▶ Given exercise: Copy out the line that contains "Model this object", the line that contains "wasm.setup();", and every line between them, exactly, and nothing else.

▶ Extracted data:
++++++++++
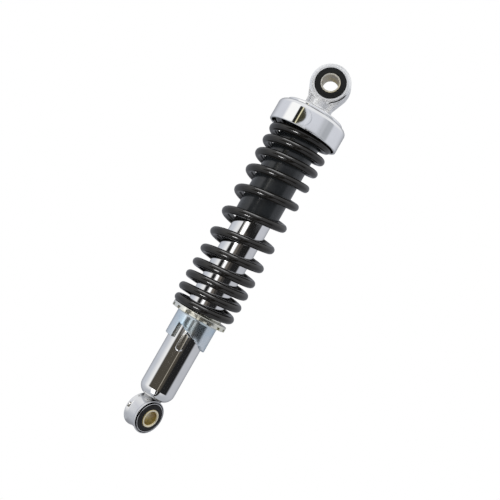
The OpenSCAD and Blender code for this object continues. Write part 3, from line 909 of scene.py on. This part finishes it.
++++++++++
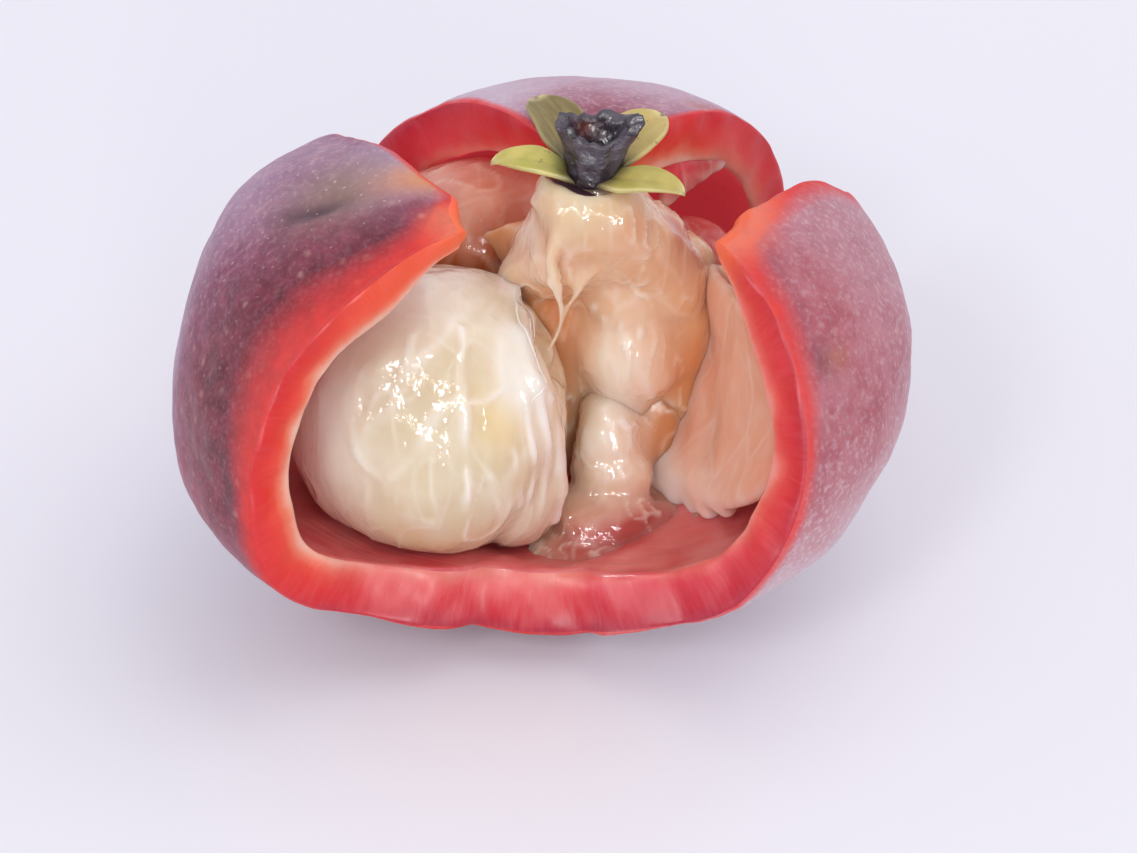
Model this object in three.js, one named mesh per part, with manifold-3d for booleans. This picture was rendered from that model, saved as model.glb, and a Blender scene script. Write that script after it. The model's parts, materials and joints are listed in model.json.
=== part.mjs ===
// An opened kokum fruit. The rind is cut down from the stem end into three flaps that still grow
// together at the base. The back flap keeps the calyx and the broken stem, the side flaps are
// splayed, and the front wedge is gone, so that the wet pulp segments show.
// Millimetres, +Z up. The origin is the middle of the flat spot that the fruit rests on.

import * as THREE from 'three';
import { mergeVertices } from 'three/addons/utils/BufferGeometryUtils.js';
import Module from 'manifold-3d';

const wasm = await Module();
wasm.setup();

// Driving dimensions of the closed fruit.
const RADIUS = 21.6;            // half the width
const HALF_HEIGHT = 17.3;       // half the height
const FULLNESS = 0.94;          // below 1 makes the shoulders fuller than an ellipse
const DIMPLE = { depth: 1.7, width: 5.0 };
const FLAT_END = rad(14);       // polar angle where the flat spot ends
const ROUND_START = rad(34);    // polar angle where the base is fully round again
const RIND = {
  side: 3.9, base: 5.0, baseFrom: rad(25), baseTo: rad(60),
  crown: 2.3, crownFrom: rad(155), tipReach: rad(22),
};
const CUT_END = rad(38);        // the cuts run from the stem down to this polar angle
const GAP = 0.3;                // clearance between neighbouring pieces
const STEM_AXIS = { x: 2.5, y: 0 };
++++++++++
▶ Exercise answer:
Model this object in three.js, one named mesh per part, with manifold-3d for booleans. This picture was rendered from that model, saved as model.glb, and a Blender scene script. Write that script after it. The model's parts, materials and joints are listed in model.json.
=== part.mjs ===
// An opened kokum fruit. The rind is cut down from the stem end into three flaps that still grow
// together at the base. The back flap keeps the calyx and the broken stem, the side flaps are
// splayed, and the front wedge is gone, so that the wet pulp segments show.
// Millimetres, +Z up. The origin is the middle of the flat spot that the fruit rests on.

import * as THREE from 'three';
import { mergeVertices } from 'three/addons/utils/BufferGeometryUtils.js';
import Module from 'manifold-3d';

const wasm = await Module();
wasm.setup();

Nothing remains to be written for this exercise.